Nazi-Action als Zitatrausch, Faschismus als frühkindliche Prägung - den leicht verdaulichen, folkloristischen Herangehensweisen ans Geschichtsdrama erteilen beide Filme eine brutale Absage. Umso erfreulicher, dass durch beide gleich zwei deutschsprachige Künstler ein Ticket nach Hollywood erhalten: der Österreicher Christoph Waltz, der für seinen grandiosen Auftritt als Nazi in "Inglourious Basterds" als bester Nebendarsteller aufgestellt wurde, und sein Landsmann Haneke für seinen schonungslosen Regie-Blick in schwärzeste Bereiche der deutschen Seele.

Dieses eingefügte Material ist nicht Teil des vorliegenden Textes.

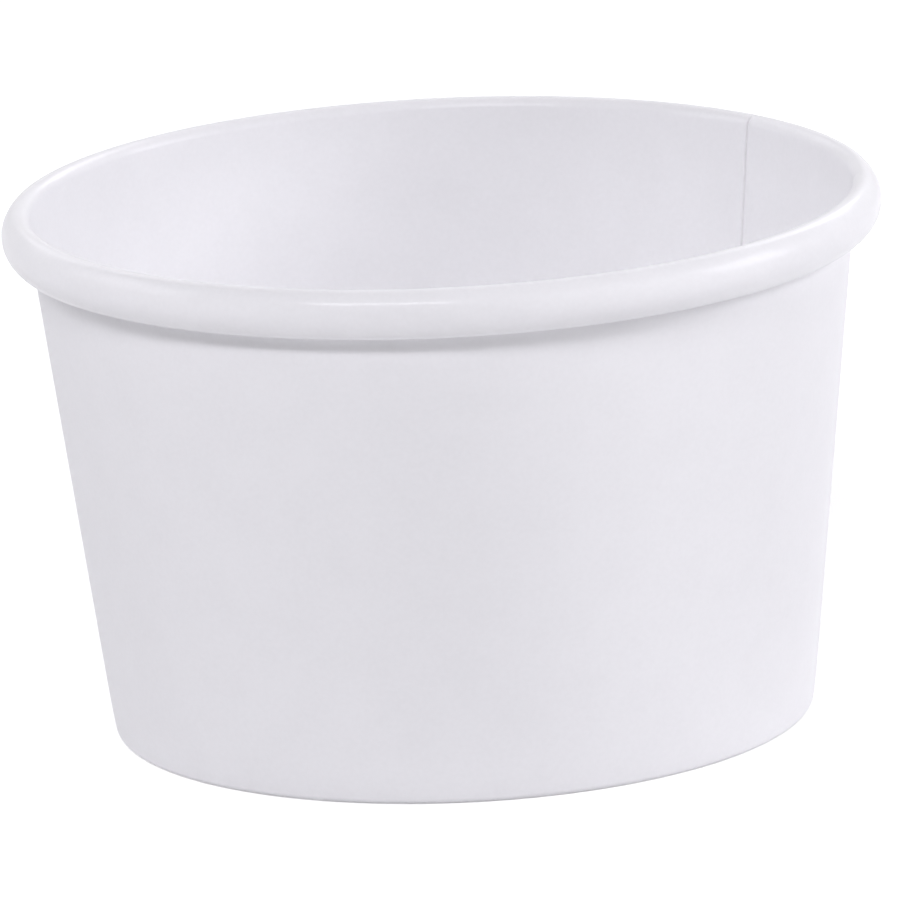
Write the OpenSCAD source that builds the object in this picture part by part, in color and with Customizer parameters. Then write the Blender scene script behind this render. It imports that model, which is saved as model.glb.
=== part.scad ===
// Paper soup container: a squat, slightly tapered cup of coated paperboard.
// The side wall is one fan-shaped blank, rolled round and lapped at a side seam.
// Its top edge is rolled outward into a hollow rim. Its bottom edge is folded in
// and up as a hem, which holds the skirt of a separate, recessed bottom disc.
// The base stands on Z = 0, the axis is Z, and the seam is at the back right.

/* [Cup] */
// Overall height, table to top of the rim
cup_h = 60; // [45:0.5:110]
// Inside diameter at the mouth, just under the crest of the rim
mouth_d = 91.6; // [80:0.1:120]
// Outside diameter of the wall at the table
base_d = 78.5; // [60:0.5:79.5]

/* [Board] */
// Thickness of the side wall's board
wall_t = 0.45; // [0.3:0.01:0.5]
// Thickness of the bottom disc's board
disc_t = 0.35; // [0.25:0.01:0.6]

/* [Rolled rim] */
// Height of the roll, crest to foot
rim_h = 5.5; // [4.6:0.1:7]
// Outside radius of the bend over the crest
rim_top_r = 1.3; // [1:0.05:1.6]
// Outside radius of the bulged outer side
rim_side_r = 3.2; // [2.9:0.05:6]
// Outside radius of the bend at the foot
rim_foot_r = 1.1; // [0.9:0.05:1.4]
// Gap between the wall and the tucked part of the roll
rim_gap = 0.1; // [0.02:0.01:0.4]
// Length of the straight part tucked up beside the wall
rim_tuck = 2; // [0.5:0.1:2.4]
// Outside radius of the last curl inside the roll
rim_curl_r = 0.8; // [0.6:0.05:1]
// Angle through which the last curl turns
rim_curl_angle = 130; // [30:5:170]

/* [Side seam] */
// Direction of the inner raw edge, counted from +X towards +Y
seam_azimuth = 40.3; // [0:0.1:80]
// Width by which the outer layer laps over the inner one
lap_w = 7; // [4:0.5:12]
// Width of the crease along the inner raw edge
crease_w = 0.4; // [0.2:0.05:0.8]
// Depth of the crease along the inner raw edge
crease_depth = 0.28; // [0.1:0.01:0.28]
// Angle past the crest's top at which the crease is pressed out
crease_run = 35; // [0:5:60]

/* [Hem and bottom] */
// Height of the folded hem above the table
hem_h = 7; // [4:0.5:12]
// Inside radius of the two corners of the hem's fold
fold_r = 0.1; // [0.05:0.01:0.15]
// Height from the hem's upper edge to the start of the disc's bend
hem_clear = 0.4; // [0.1:0.1:5]
// Outside radius of the bend from the disc into its skirt
disc_bend_r = 0.8; // [0.65:0.05:2]
// Gap between the skirt's lower edge and the hem's fold
skirt_gap = 0.3; // [0.1:0.05:2]
// Gap on each side of the skirt, filled by the sealed coating
seal_gap = 0.05; // [0.02:0.01:0.15]

/* [Hidden] */
$fn = 180;
board_white = [0.91, 0.91, 0.93];
// How far the short steps of a bend may leave the true round
bend_tolerance = 0.002;

// The wall's tilt from the vertical, between its foot outside and its mouth inside
wall_run = [mouth_d / 2 - base_d / 2, cup_h - rim_top_r];
wall_tilt = atan2(wall_run.x, wall_run.y) + asin(wall_t / norm(wall_run));
wall_up = [sin(wall_tilt), cos(wall_tilt)];
wall_out = [cos(wall_tilt), -sin(wall_tilt)];
// The angles in which the wall's two faces look
face_in = 180 - wall_tilt;
face_out = 360 - wall_tilt;

// Centres of the rim's bends, as radius and height: the crest, the foot, and the
// bulged side that touches both
top_c = [mouth_d / 2 + rim_top_r / cos(wall_tilt), cup_h - rim_top_r];
foot_c = wall_point(cup_h - rim_h + rim_foot_r, rim_gap + rim_foot_r);
crest_to_foot = foot_c - top_c;
rim_span = norm(crest_to_foot);
// The side is never rounder than a half circle round the two bends, with a little to spare
side_spare = 1.02;
side_r = max(rim_side_r, side_spare * (rim_span + rim_top_r + rim_foot_r) / 2);
side_along = (pow(side_r - rim_top_r, 2) - pow(side_r - rim_foot_r, 2) + pow(rim_span, 2))
    / (2 * rim_span);
side_back = sqrt(pow(side_r - rim_top_r, 2) - pow(side_along, 2));
side_c = top_c + (crest_to_foot * side_along
    + [crest_to_foot.y, -crest_to_foot.x] * side_back) / rim_span;
side_from = direction(top_c - side_c);
side_to = direction(foot_c - side_c);
// Centre of the last curl, at the end of the part tucked up beside the wall
curl_c = foot_c + wall_up * rim_tuck + wall_out * (rim_curl_r - rim_foot_r);

// The hem's pocket for the skirt, and the centres of the fold's two corners
pocket = disc_t + 2 * seal_gap;
fold_outer_r = fold_r + wall_t;
fold_outer_c = wall_point(fold_outer_r, -fold_outer_r);
fold_inner_c = wall_point(fold_outer_r, fold_outer_r - 2 * wall_t - pocket);

// The bottom disc: its upper face, its bend, and its skirt's lower edge
disc_level = hem_h + hem_clear + disc_bend_r;
skirt_depth = wall_t + seal_gap;
disc_bend_c = wall_point(disc_level - disc_bend_r, -skirt_depth - disc_bend_r);
skirt_low = wall_t + skirt_gap;

// The side seam: the outer layer leaves the wall as a flat ramp, covers the inner raw
// edge, and ends in a raw edge of its own
lap_angle = degrees(lap_w / (mouth_d / 2));
crease_angle = degrees(crease_w / (mouth_d / 2));
// How deep the ramp's plane starts inside the board
lap_bond = 0.03;
ramp_angle = acos((base_d / 2 - lap_bond) / (base_d / 2 + wall_t));
lap_foot_r = fold_outer_r + wall_t;
lap_foot_angle = -asin(fold_outer_r / lap_foot_r);

// An angle in degrees, from its arc on a circle of radius 1
function degrees(arc) = arc * 180 / PI;

// A point beside the wall's outer face, at a height z; a negative side is inward
function wall_point(z, side) = [base_d / 2 + z * tan(wall_tilt) + side / cos(wall_tilt), z];

// The angle in which a vector points
function direction(v) = atan2(v.y, v.x);

// The points along a bend of radius r round a centre, from one angle to another
function bend(c, r, from, to) =
    let (steps = ceil(abs(to - from) / (2 * acos(1 - bend_tolerance / r))))
    [for (i = [0:steps]) let (a = from + (to - from) * i / steps) c + r * [cos(a), sin(a)]];

function reversed(points) = [for (i = [len(points) - 1:-1:0]) points[i]];

// One face of the side wall's board, from the hem's upper edge to the end inside the
// roll. Depth 0 is the face inside the cup and outside the roll, wall_t is its back.
function sidewall_face(depth) = concat(
    [wall_point(hem_h, -wall_t - pocket - depth)],
    bend(fold_inner_c, fold_r + depth, face_in, 270),
    bend(fold_outer_c, fold_r + depth, 270, face_out),
    bend(top_c, rim_top_r - depth, face_in, side_from),
    bend(side_c, side_r - depth, side_from, side_to),
    bend(foot_c, rim_foot_r - depth, side_to, face_in - 360),
    bend(curl_c, rim_curl_r - depth, face_in, face_in - rim_curl_angle));

// One face of the bottom disc's board, from the axis over the bend to the skirt's edge
function disc_face(depth) = concat(
    [[0, disc_level - depth]],
    bend(disc_bend_c, disc_bend_r - depth, 90, -wall_tilt),
    [wall_point(skirt_low, -skirt_depth - depth)]);

// The line up the wall's inside and over the crest, at a depth in the board
function crease_face(depth) = concat(
    [wall_point(hem_h, depth - wall_t)],
    bend(top_c, rim_top_r - depth, face_in, 90 - crease_run));

// A section between two faces
module section(face, back) {
    polygon(concat(face, reversed(back)));
}

// The section of the outer layer of the seam, rooted in the board that it lies on
module lap_section() {
    polygon(concat(
        [[fold_outer_c.x, wall_t / 2], [fold_outer_c.x, 0]],
        bend(fold_outer_c, lap_foot_r, lap_foot_angle, -wall_tilt),
        [wall_point(foot_c.y, wall_t), wall_point(foot_c.y, -wall_t / 2),
            wall_point(fold_outer_r, -wall_t / 2)]));
}

// The outer layer of the seam: a flat plane cuts its start down to a ramp off the wall
module lap() {
    reach = 2 * cup_h;
    intersection() {
        rotate_extrude(start = seam_azimuth - ramp_angle, angle = ramp_angle + lap_angle)
            lap_section();
        rotate([0, 0, seam_azimuth - ramp_angle]) translate([base_d / 2, 0, 0])
            rotate([0, wall_tilt, 0]) translate([-reach - lap_bond, -reach / 2, -reach / 2])
                cube([reach, reach, 2 * reach]);
    }
}

// The crease along the inner raw edge, up the wall's inside and over the crest
module crease() {
    rotate_extrude(start = seam_azimuth - crease_angle, angle = crease_angle)
        section(crease_face(-crease_depth), crease_face(crease_depth));
}

// The side wall: one lapped blank with its rolled rim and its hem
module sidewall() {
    color(board_white) difference() {
        union() {
            rotate_extrude() section(sidewall_face(0), sidewall_face(wall_t));
            lap();
        }
        crease();
    }
}

// The bottom: a flat disc whose edge is turned down as a skirt inside the wall
module bottom_disc() {
    color(board_white) rotate_extrude() section(disc_face(0), disc_face(disc_t));
}

sidewall();
bottom_disc();
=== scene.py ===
"""The looks of a paper soup container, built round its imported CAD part.

Both pieces are lofted again here from the sizes in the part's source, finer than the CAD
solids and with the seam's raw edges. Sizes are in millimetres until a mesh is made.
"""

from math import asin, atan2, cos, degrees, hypot, pi, radians, sin, sqrt, tan

import bmesh
import bpy
import numpy as np
from mathutils import Matrix, Vector


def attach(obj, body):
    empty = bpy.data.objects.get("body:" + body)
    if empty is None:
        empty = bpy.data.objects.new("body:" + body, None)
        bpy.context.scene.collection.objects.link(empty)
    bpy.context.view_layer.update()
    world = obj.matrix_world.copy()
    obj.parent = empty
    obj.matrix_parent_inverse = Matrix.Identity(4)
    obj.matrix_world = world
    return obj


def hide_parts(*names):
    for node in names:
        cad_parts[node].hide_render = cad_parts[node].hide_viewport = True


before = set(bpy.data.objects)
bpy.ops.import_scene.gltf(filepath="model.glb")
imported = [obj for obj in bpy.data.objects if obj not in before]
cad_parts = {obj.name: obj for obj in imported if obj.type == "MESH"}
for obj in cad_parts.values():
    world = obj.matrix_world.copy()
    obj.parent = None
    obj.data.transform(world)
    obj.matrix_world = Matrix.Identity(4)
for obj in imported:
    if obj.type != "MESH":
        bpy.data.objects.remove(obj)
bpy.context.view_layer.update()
MM = 0.001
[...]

Erfreulich radikale Nominierungen
Haneke steht ja schon länger unter Beobachtung wichtiger US-Produzenten. Mit seiner souveränen amerikanischen Arbeitsprobe "Funny Games U.S." und seinem jüngsten Meisterwerk in der Hinterhand könnte er bald zu den ganz wenigen deutschsprachigen Regisseuren gehören, die in Hollywood zu eigenen Bedingungen Fuß fassen.

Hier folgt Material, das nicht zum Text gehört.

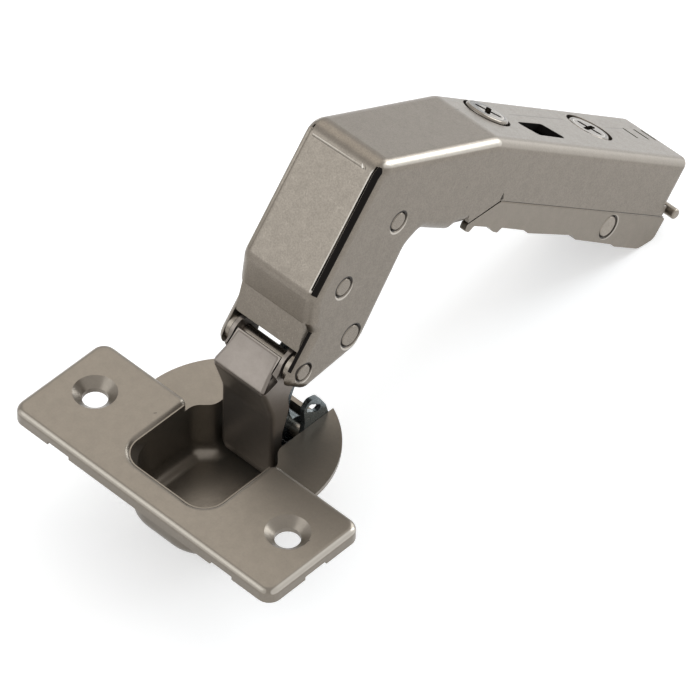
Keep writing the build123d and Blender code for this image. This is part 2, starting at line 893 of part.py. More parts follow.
lever_half = lever_inner_half + lever_sheet
with BuildPart() as release_lever:
    with BuildSketch(arm_plane):
        with BuildLine():
            CenterArc(release_at, lever_hub, 0, 360)
            CenterArc(release_bar_at, lever_tip, 0, 360)
        make_hull()
    extrude(amount=lever_half, both=True)
    with BuildSketch(arm_plane):
        with BuildLine():
            Polyline(
                (release_at[0] - lever_hub - 1, release_at[1] - 9),
                (release_at[0] - lever_hub - 1, release_at[1] + 9),
                (release_at[0] + lever_hub + 3, release_at[1] + 9),
                (release_at[0] + lever_hub + 3, release_at[1] + 2.9),
                (release_bar_at[0] + lever_tip, release_bar_at[1] + 1.1),
                (release_bar_at[0] + lever_tip, release_at[1] - 9),
                close=True,
            )
        make_face()
    extrude(amount=lever_inner_half, both=True, mode=Mode.SUBTRACT)
    add(pin(arm_point(*release_bar_at), release_bar_radius, release_bar_half))
    bar_ends = (
        release_lever.edges()
        .filter_by(GeomType.CIRCLE)
        .filter_by(lambda e: abs(abs(e.center().X) - release_bar_half) < 1e-3)
    )
    fillet(bar_ends, 0.4)
    with BuildSketch(arm_plane):
        with Locations(release_at):
            Circle(release_rivet_radius + run_fit)
    extrude(amount=lever_half + 1, both=True, mode=Mode.SUBTRACT)
release_lever.part.label = "release_lever"
export_step(release_lever.part, "parts/release_lever.step")


def coil(at, inner, wire, turns, start):
    """A close-wound coil along X, as a stack of rounded turns."""
    middle = inner + wire / 2
    with BuildPart() as body:
        with BuildSketch(Plane.XY):
            with BuildLine():
                Polyline(
                    (start, at[0] + middle),
                    (start, at[0] + inner),
                    (start + turns * wire, at[0] + inner),
                    (start + turns * wire, at[0] + middle),
                    close=True,
                )
            make_face()
            for turn in range(turns):
                with Locations((start + (turn + 0.5) * wire, at[0] + middle)):
                    Circle(wire / 2)
        revolve(axis=Axis((0, at[0], 0), (1, 0, 0)))
    return Pos(0, 0, at[1]) * body.part


def wire_run(points, wire, bend):
    """A round wire along a path with rounded bends."""
    with BuildPart() as body:
        with BuildLine() as path:
            if bend:
                FilletPolyline(*points, radius=bend)
            else:
                Polyline(*points)
        with BuildSketch(Plane(origin=path.line @ 0, z_dir=path.line % 0)):
            Circle(wire / 2)
        sweep()
    return body.part


# Release spring round the lever's rivet
with BuildPart() as release_spring:
    add(
        coil(
            release_place,
            release_rivet_radius + 2 * run_fit,
            spring_wire,
            release_turns,
            -release_turns * spring_wire / 2,
        )
    )
    leg_root = (release_at[0], release_at[1] + release_rivet_radius + spring_wire * 0.6)
    leg_ends = [arm_point(*leg_root), arm_point(leg_root[0] + release_leg_reach, leg_root[1])]
    add(wire_run([(0, *leg_ends[0]), (0, *leg_ends[1])], spring_wire, 0))
release_spring.part.label = "release_spring"
export_step(release_spring.part, "parts/release_spring.step")

# Spring housing: a cast saddle behind the inner pin, with a slotted cheek each side
cheek_outline = [
    (9.95, -10.54),
    (15.0, -10.54),
    (15.8, -4.0),
    (16.2, 0.4),
    (15.4, 3.2),
    (13.7, 6.2),
    (11.4, 6.9),
    (10.1, 5.4),
    (10.4, 2.4),
    (9.95, -0.5),
]
cheek_radii = [0.5, 0.5, 1, 1.4, 1.5, 1.2, 1.4, 1.2, 1.5, 1.5]
with BuildPart() as throat_space:
    with BuildSketch(Plane.XY.offset(cup_sheet - cup_depth + face_gap)):
        add(recess_outline(deep_corner))
        offset(amount=-face_gap, kind=Kind.ARC)
    extrude(amount=cup_depth - cup_sheet + back_wall_top)
    fillet(throat_space.faces().sort_by(Axis.Z)[0].edges(), floor_radius)
    with BuildSketch(Plane.XY.offset(back_wall_top)):
        with Locations((0, recess_back - 4)):
            Rectangle(2 * (throat_half - face_gap), 16)
    extrude(amount=16)

with BuildPart() as spring_housing:
    with BuildSketch(Plane.YZ):
        add(profile(cheek_outline, cheek_radii))
    extrude(amount=throat_half, both=True)
    with BuildSketch(Plane.YZ):
        with Locations((12.0, cup_sheet - cup_depth + face_gap + saddle_sheet + 20)):
            Rectangle(30, 40)
    extrude(amount=link_half + body_gap, both=True, mode=Mode.SUBTRACT)
    with BuildSketch(Plane.YZ):
        with Locations((outer_pivot[0], -10)):
            Rectangle(2 * saddle_start, 8)
    extrude(amount=throat_half, both=True, mode=Mode.SUBTRACT)
    add(throat_space.part, mode=Mode.INTERSECT)
    with BuildSketch(Plane.YZ):
        with Locations(Location((*cheek_slot_at, 0), (0, 0, cheek_slot_turn))):
            SlotCenterToCenter(cheek_slot_run, cheek_slot_width)
        with Locations(inner_pivot):
            Circle(link_pin_radius + seat_fit)
    extrude(amount=2 * throat_half, both=True, mode=Mode.SUBTRACT)
spring_housing.part.label = "spring_housing"
export_step(spring_housing.part, "parts/spring_housing.step")

# Closing spring: two coils on the outer pin, joined behind by one bent wire
coil_start = inner_half + body_gap
coil_inner = link_pin_radius + 2 * run_fit
leg_x = coil_start + closing_turns * spring_wire / 2
saddle_top = cup_sheet - cup_depth + face_gap + saddle_sheet
with BuildPart() as closing_spring:
    add(coil(outer_pivot, coil_inner, spring_wire, closing_turns, coil_start))
    add(
        coil(
            outer_pivot,
            coil_inner,
            spring_wire,
            closing_turns,
            -coil_start - closing_turns * spring_wire,
        )
    )
    leg_low = saddle_top + spring_wire / 2 + face_gap
    leg_root = (outer_pivot[0] + coil_inner + spring_wire / 2, outer_pivot[1])
    add(
        wire_run(
            [
                (-leg_x, *leg_root),
                (-leg_x, outer_pivot[0] + closing_leg_reach, leg_low),
                (leg_x, outer_pivot[0] + closing_leg_reach, leg_low),
                (leg_x, *leg_root),
            ],
            spring_wire,
            1.0,
        )
    )
closing_spring.part.label = "closing_spring"
export_step(closing_spring.part, "parts/closing_spring.step")
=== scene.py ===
import logging
import math
from collections.abc import Callable
from dataclasses import dataclass, field
from enum import Enum

import bpy
from mathutils import Matrix, Vector


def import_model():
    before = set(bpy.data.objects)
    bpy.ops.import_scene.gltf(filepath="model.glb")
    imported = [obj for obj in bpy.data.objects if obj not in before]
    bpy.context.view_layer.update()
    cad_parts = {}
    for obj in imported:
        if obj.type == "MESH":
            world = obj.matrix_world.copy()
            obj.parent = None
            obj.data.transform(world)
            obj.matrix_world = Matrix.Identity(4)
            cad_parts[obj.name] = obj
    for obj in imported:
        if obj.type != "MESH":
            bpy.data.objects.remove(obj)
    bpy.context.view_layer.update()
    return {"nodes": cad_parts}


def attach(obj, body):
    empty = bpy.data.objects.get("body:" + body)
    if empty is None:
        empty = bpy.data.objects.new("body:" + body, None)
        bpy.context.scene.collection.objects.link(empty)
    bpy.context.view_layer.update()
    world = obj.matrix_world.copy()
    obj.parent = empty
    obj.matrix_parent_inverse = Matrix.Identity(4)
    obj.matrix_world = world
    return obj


log = logging.getLogger("corner_hinge")

Triple = tuple[float, float, float]
Pair = tuple[float, float]

MM = 0.001
TILT = math.radians(-38.95)
NOSE = (8.62, 16.84)
# The window, painted dark as shade on the casing and on the channel.
WINDOW_X = (-1.5, 6.0)
WINDOW_U = (39.5, 52.5)

# Tones of the painted shade and the painted highlights drawn into the finishes.
SHADE = (0.02, 0.017, 0.015)
GLEAM = (0.6, 0.56, 0.5)
WHITE = (1.0, 1.0, 1.0, 1.0)
COOL_LIGHT = (0.92, 0.965, 1.0)
WARM_LIGHT = (1.0, 0.95, 0.86)


class Body(Enum):
    """The moving bodies that the modelled pieces ride on."""

    OUTER_LINK = "outer_link"
    ARM = "arm"
    CHANNEL = "mounting_channel"


def row_point(x: float, y: float, z: float) -> Triple:
    """Turns a point of the shared frame from millimetres into metres.

    Args:
        x: Distance along the pivots, in millimetres.
        y: Distance towards the arm, in millimetres.
        z: Height over the door's face, in millimetres.

    Returns:
        The point in metres.
    """
    return (x * MM, y * MM, z * MM)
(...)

Die Vergangenheit und die Gegenwart finden in den Oscar-Nominierungen also mittels verschiedenster Filme erfreulich radikal Eingang. Und die Zukunft? Na ja, die kann in einem Jahr, in dem Hollywoods größtes Spielkind James Cameron nach über einem Jahrzehnt endlich wieder einen Blockbuster fertig hat, nur durch einen vertreten sein: durch ihn selbst. Die neun Nominierungen - für jemanden wie Cameron, der für "Titanic" 1998 immerhin in 14 Kategorien genannt war, Standard - sind durchaus berechtigt. Dramaturgisch mag "Avatar" Bausatzkino sein, aber auf der visuellen und metaphysischen Ebene eröffnet der Cyber-Indianerwestern tatsächlich neue Dimensionen.
Pikanterweise wird Cameron bei der Oscar-Vergabe im März gegen seine genauso oft nominierte Ex-Frau Kathryn Bigelow antreten. Der ewige Nerd ist inzwischen ja auch schon 55, sie 58 Jahre alt: Was für eine wunderbare Schlacht der fortgeschrittenen Regie-Semester. Noch so ein heißer Herbst made in Hollywood.